Isaiah 60:20
“Your sun shall no more go down, nor your moon withdraw
itself; for the Lord will be your everlasting light, and your days of mourning
shall be ended.”
A few years ago, while driving home from the grocery store one
wintry day.
I was going around a bend in the road when my car decided
not to turn with the bend but continued to go straight. As I attempted to get
my vehicle to follow the curve in the road, my car spun out on the ice and
whipped around three times on an otherwise busy road. Landing in the opposite
direction in someone’s front yard.
I was untouched, but I sat at the side of the road and
dissolved with tears that were mixed fear and joy.
Our emotions are often mixed, aren’t they? In this broken
world, storm clouds of fear and sorrow are often intermingled with joy.
You see, Christian joy does not die when sorrows overflow
into our life. Joy and sorrow in the Christian life are sim-ul-taneous.

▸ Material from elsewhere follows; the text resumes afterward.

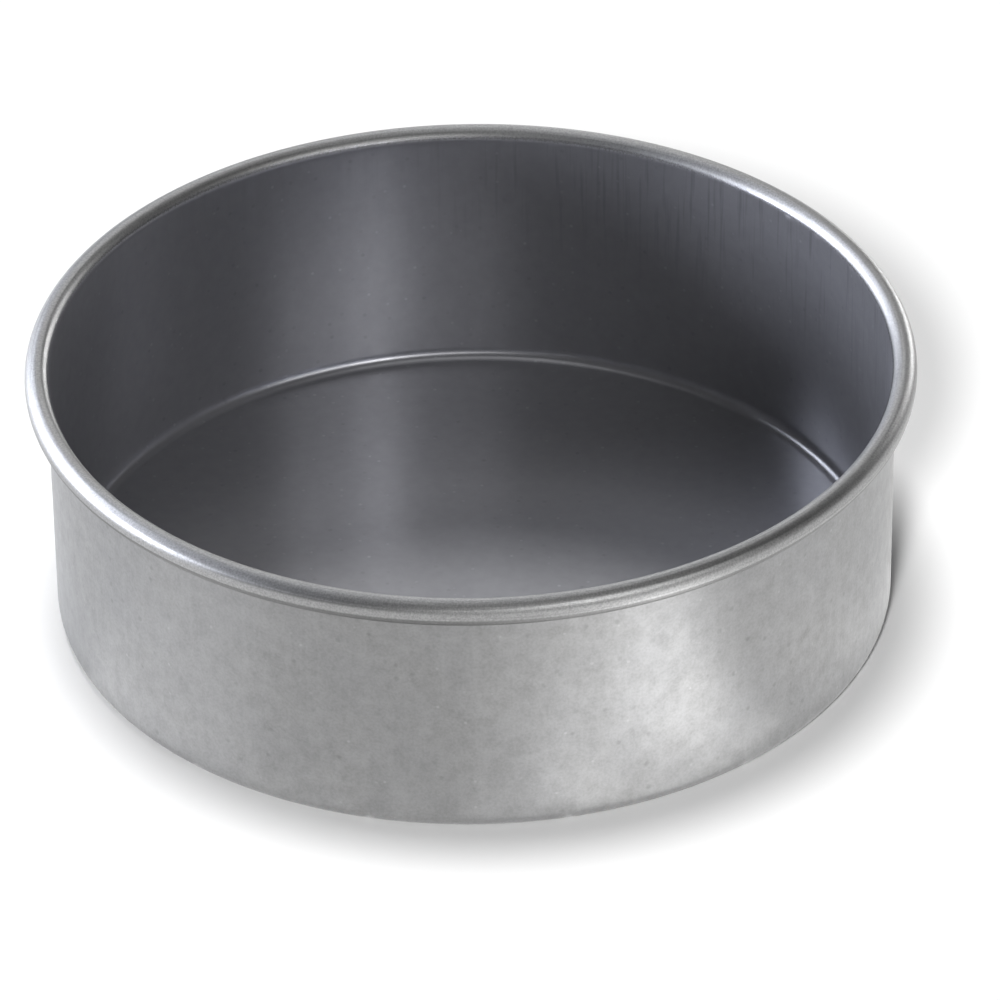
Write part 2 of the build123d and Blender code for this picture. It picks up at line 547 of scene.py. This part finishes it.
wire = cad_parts["rim_wire"]
wire_steel = bpy.data.materials.new("steel_wire")
wire_steel.use_nodes = True
tree = wire_steel.node_tree
shader = tree.nodes["Principled BSDF"]
where = tree.nodes.new("ShaderNodeTexCoord").outputs["Object"]
wire_colour = blend(tree, place(tree, mottle, where, Scale=900), wire_dark, wire_light)
wire_specks = place(tree, specks, where, Scale=700, Bare_Share=0.6)
wire_colour = blend(tree, ramp(tree, wire_specks, 0, 1, 0, 0.4), wire_colour, wire_speck_dark)
tree.links.new(wire_colour, shader.inputs["Base Color"])
shader.inputs["Metallic"].default_value = 1.0
shader.inputs["Roughness"].default_value = 0.35
for slot in wire.material_slots:
    slot.material = wire_steel
tin_only.objects.link(wire)

# Non-stick lining
# A dark grey non-stick coat, sprayed into the tin and baked on. It covers the base, the corner and
# the wall. Over the inner side of the roll the spray thins out and ends.
lining_thickness = 0.00015
lining_turn_steps = 1440
spray_turn = radians(55)
spray_steps = 13
sprayed_film = 0.00003
behind = 0.00002  # how deep the lining's hidden face lies in the sheet
coat_dark = (0.259, 0.26, 0.28)
coat_light = (0.28, 0.281, 0.301)
streak_dark = (0.12, 0.12, 0.13)
coat_speck_dark = (0.14, 0.14, 0.15)
coat_speck_light = (0.6, 0.6, 0.65)

spray_angle = np.linspace(pi - wall_draft, pi - spray_turn, spray_steps + 1)[1:]
spray_film = np.linspace(lining_thickness, sprayed_film, spray_steps + 1)[1:]
round_it = np.column_stack((np.cos(spray_angle), np.sin(spray_angle)))
roll_centre = np.array((roll_from_axis, roll_height))
sprayed_edge = roll_centre + (roll_outer_radius + spray_film)[:, None] * round_it
hidden_edge = roll_centre + (roll_outer_radius - behind) * round_it[-1:]
lining_face = cup_line(-lining_thickness, wall_steps=18)
hidden_lining_face = cup_line(behind, wall_steps=4)
lining_profile = np.vstack((
    [(0, sheet_thickness + lining_thickness)],
    lining_face,
    sprayed_edge,
    hidden_edge,
    hidden_lining_face[::-1],
    [(0, sheet_thickness - behind)],
))
spray_share = np.ones(len(lining_profile))
spray_start = 1 + len(lining_face)
spray_end = spray_start + spray_steps
spray_share[spray_start:spray_end] = np.linspace(1, 0, spray_steps + 1)[1:]
spray_share[spray_end] = 0
lining_wrinkled = np.ones(len(lining_profile))
lining_wrinkled[spray_start:spray_end + 1] = 0
lining_shading = {"sprayed": spray_share}
lining = turned_surface("lining", lining_profile, lining_turn_steps, lining_wrinkled, lining_shading)
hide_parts("nonstick_lining")
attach(lining, "root")
tin_only.objects.link(lining)

coat = bpy.data.materials.new("nonstick")
coat.use_nodes = True
tree = coat.node_tree
shader = tree.nodes["Principled BSDF"]
where = tree.nodes.new("ShaderNodeTexCoord").outputs["Object"]
patches = place(tree, mottle, where, Scale=260)
side = tree.nodes.new("ShaderNodeSeparateXYZ")
tree.links.new(where, side.inputs["Vector"])
# Dark streaks run down the upper wall, strongest at the right.
streaks = place(tree, draw_marks, where, Scale=700)
high_up = ramp(tree, side.outputs["Z"], 0.03, 0.062, 0, 1)
streaks = arithmetic(tree, "MULTIPLY", ramp(tree, streaks, 0.62, 1, 0, 0.4), high_up)
streaks = arithmetic(tree, "MULTIPLY", streaks, ramp(tree, side.outputs["X"], -0.03, 0.06, 0.1, 1))
dark_specks = place(tree, specks, where, Scale=300, Bare_Share=0.75)
light_specks = place(tree, specks, where, Scale=380, Bare_Share=0.85)
coat_colour = blend(tree, patches, coat_dark, coat_light)
coat_colour = blend(tree, streaks, coat_colour, streak_dark)
coat_colour = blend(tree, ramp(tree, dark_specks, 0, 1, 0, 0.3), coat_colour, coat_speck_dark)
coat_colour = blend(tree, ramp(tree, light_specks, 0, 1, 0, 0.22), coat_colour, coat_speck_light)
tree.links.new(coat_colour, shader.inputs["Base Color"])
tree.links.new(ramp(tree, patches, 0, 1, 0.31, 0.28), shader.inputs["Roughness"])
# The spray thins out over the inner side of the roll, further round at the left.
sprayed = tree.nodes.new("ShaderNodeAttribute")
sprayed.attribute_name = "sprayed"
more_at_left = ramp(tree, side.outputs["X"], -0.1, 0.1, 0.12, -0.14)
cover = arithmetic(tree, "ADD", sprayed.outputs["Fac"], more_at_left)
droplets = place(tree, mottle, where, Scale=1900)
cover = arithmetic(tree, "ADD", cover, ramp(tree, droplets, 0, 1, -0.14, 0.14))
tree.links.new(ramp(tree, cover, 0.42, 0.72, 0, 1), shader.inputs["Alpha"])
shader.inputs["Metallic"].default_value = 0.6
shader.inputs["Coat Weight"].default_value = 0.4
shader.inputs["Coat Roughness"].default_value = 0.15
lining.data.materials.append(coat)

For example, in 1 Peter 1: 3-6, we are told: “Blessed be the
God and Father of our Lord Jesus Christ! According to his great mercy, he has
caused us to be born again to a living hope through the resurrection of Jesus
Christ from the dead, to an inheritance that is imperishable, undefiled, and
unfading, kept in heaven for you, who by God’s power are being guarded through
faith for a salvation ready to be revealed in the last time. In this you rejoice, though now for a
little while, if necessary, you have been grieved by various trials.
This is a simultaneous experience…
This is the nature of the Christian life… it’s not either
or.
2 Corinthians 6:10 simply says, “Sorrowful, yet always
rejoicing.”
For followers of Jesus these are simultaneous events. So, when we experience sorrow in our lives as Christians, which we do and will experience regularly, our joy does not end, not
even momentarily.
On Veteran’s day year it will have been 19 yrs. since Timmy died. (My little boy)

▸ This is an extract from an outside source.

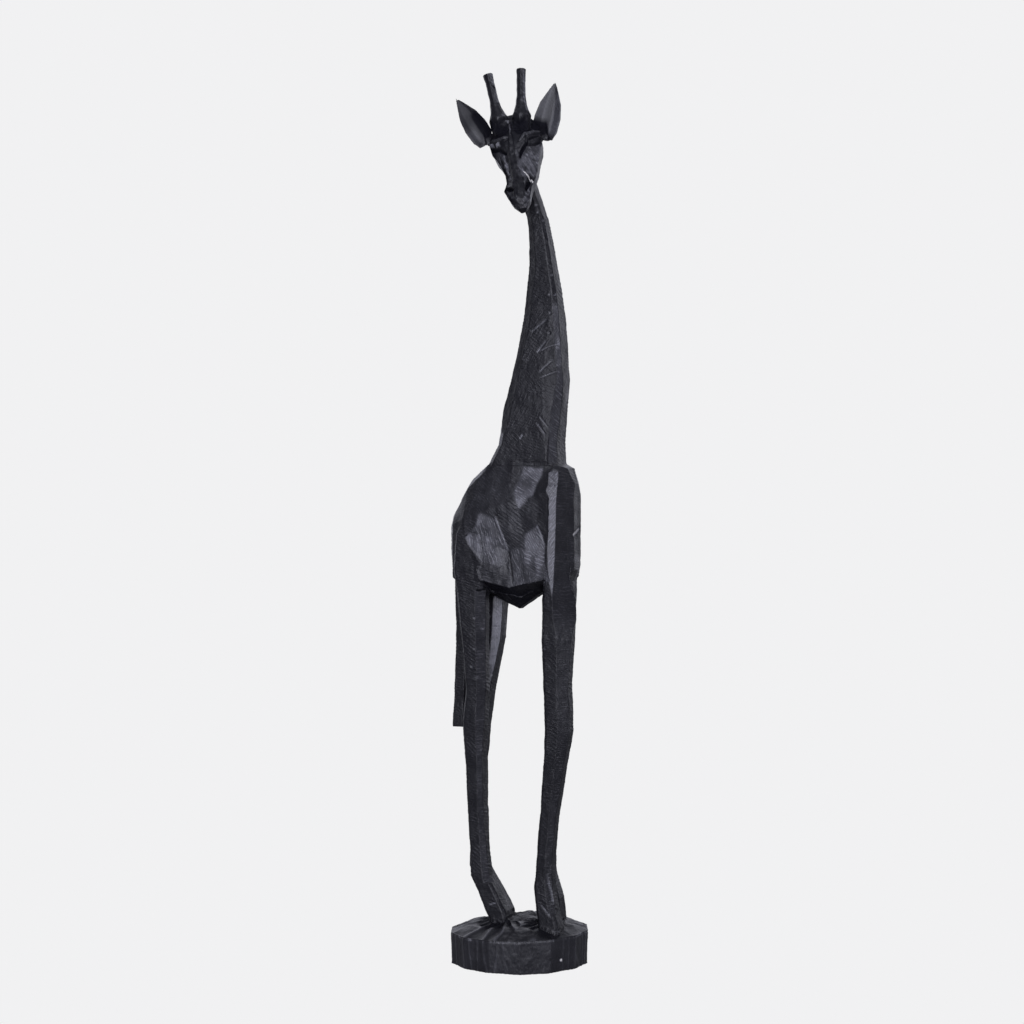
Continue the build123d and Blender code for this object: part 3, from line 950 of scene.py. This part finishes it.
def plain_hardwood():
    """Pale dowel wood, hidden inside the joints."""
    material, kit, shader = new_material("dowel_hardwood")
    grain = kit.noise(kit.add("ShaderNodeTexCoord").outputs["Object"], 300.0, 3.0)
    kit.put(shader.inputs["Base Color"], kit.blend(grain, DOWEL_DARK, DOWEL_PALE))
    shader.inputs["Roughness"].default_value = 0.6
    return material


wood = stained_wood()
for piece in pieces:
    piece.data.materials.clear()
    piece.data.materials.append(wood)
    piece.data.polygons.foreach_set("material_index", [0] * len(piece.data.polygons))
    piece.data.shade_smooth()
    piece.data.set_sharp_from_angle(angle=math.radians(42))
    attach(piece, "root")
    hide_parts(piece.name.removeprefix("carved_"))

hardwood = plain_hardwood()
for name in DOWELS:
    nodes[name].data.materials.clear()
    nodes[name].data.materials.append(hardwood)

# ---- floor, light and camera ---------------------------------------------------------------------
PALE = 0.88  # linear brightness of the floor and the backdrop as the camera sees them
PALE_COLOUR = (1, 1, 1.01, 1)
FLOOR_ALBEDO = (0.28, 0.28, 0.28, 1)
FLOOR = 4.0  # metres from the middle to each side
FLOOR_DROP = 0.0005  # keeps the floor off the plinth's underside
LIGHT_COLOUR = (0.96, 0.97, 1.1, 1)
AMBIENT = 0.12
KEY_AZIMUTH = -68
KEY_RISE = 0.12
# Soft lights of the studio: direction they come from, where they start and are full, and strength.
LIGHTS = [
    (heading(KEY_AZIMUTH) + np.array([0, 0, KEY_RISE]), 0.76, 0.97, 3.1),
    (-heading(CAMERA_AZIMUTH), 0.2, 0.9, 0.75),
    (np.array([0, 0, 1]), 0.5, 0.95, 0.22),
]


def floor_material():
    """Even and pale to the camera, dull grey to the light that falls back on the statue."""
    material = bpy.data.materials.new("pale_floor")
    material.use_nodes = True
    kit = Tree(material.node_tree)
    kit.tree.nodes.clear()
    seen = kit.add("ShaderNodeEmission", Color=PALE_COLOUR, Strength=PALE)
    dull = kit.add("ShaderNodeBsdfDiffuse", Color=FLOOR_ALBEDO)
    kit.add("ShaderNodeOutputMaterial", Surface=kit.camera_switch(dull, seen))
    return material


def lay_floor():
    """A level square below the plinth."""
    mesh = bpy.data.meshes.new("floor")
    corners = [(-FLOOR, -FLOOR, 0), (FLOOR, -FLOOR, 0), (FLOOR, FLOOR, 0), (-FLOOR, FLOOR, 0)]
    mesh.from_pydata(corners, [], [(0, 1, 2, 3)])
    mesh.materials.append(floor_material())
    floor = new_object("floor", mesh)
    floor.location.z = -FLOOR_DROP


def light_studio():
    """A sky of soft lights for the statue, and an even pale backdrop for the camera."""
    world = bpy.data.worlds.new("studio")
    bpy.context.scene.world = world
    world.use_nodes = True
    kit = Tree(world.node_tree)
    kit.tree.nodes.clear()
    rays = kit.add("ShaderNodeTexCoord").outputs["Generated"]
    strength = AMBIENT
    for direction, start, full, most in LIGHTS:
        near = kit.dot(rays, Vector(direction).normalized())
        strength = kit.maths("ADD", kit.span(near, start, full, 0.0, most), strength)
    lit = kit.add("ShaderNodeBackground", Color=LIGHT_COLOUR, Strength=strength)
    seen = kit.add("ShaderNodeBackground", Color=PALE_COLOUR, Strength=PALE)
    kit.add("ShaderNodeOutputWorld", Surface=kit.camera_switch(lit, seen))


def place_camera():
    """Level camera that faces the giraffe's right side, at the photograph's angle."""
    toward = heading(CAMERA_AZIMUTH)
    right = np.array([-toward[1], toward[0], 0.0])
    spot = toward * CAMERA_DISTANCE + right * CAMERA_ASIDE
    camera = new_object("camera", bpy.data.cameras.new("camera"))
    camera.location = (spot[0] * MM, spot[1] * MM, CAMERA_HEIGHT * MM)
    camera.rotation_euler = Vector(-toward).to_track_quat("-Z", "Y").to_euler()
    camera.data.lens = CAMERA_LENS
    camera.data.sensor_width = CAMERA_SENSOR
    bpy.context.scene.camera = camera
    bpy.context.scene.view_settings.view_transform = "Standard"


lay_floor()
light_studio()
place_camera()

I’ll never forget that days events, the shock and the grief,
the helplessness and the emptiness I felt inside.
Yet, Alongside loss, massive, painful, heart-wrenching,
tear-flowing loss - was hope and joy.
You see, Christian joy is not meant to end with sorrow.
Isaiah tells us that God is at work doing a remarkable thing
in which our sorrow will come to an end. Joy will take the place of sorrow
completely when God’s work is finished.
I want to read a passage in Philippians 4: 4-7, and I would
like for you to receive it as though Christ himself, is speaking it to you.
"Rejoice in the Lord
always, and again I say, rejoice. Let your gentleness be known to everyone. The
Lord is at hand. Don’t be anxious for anything, but in everything by prayer and
supplication let your requests be made known to God. And the peace of God that
passes all understanding will guard your hearts and your minds in Christ Jesus."
And please do not break apart these verses because by doing
so we remove the context that’s being spoken here…
The peace of God cannot guard our hearts if we are anxious
and not praying.
For we have every reason to rejoice and to always be
rejoicing… The Lord is at hand!
And remember in anticipation of that day, [the day when all mourning shall be ended] we live with sorrow… in hope… and we live with joy… in trust.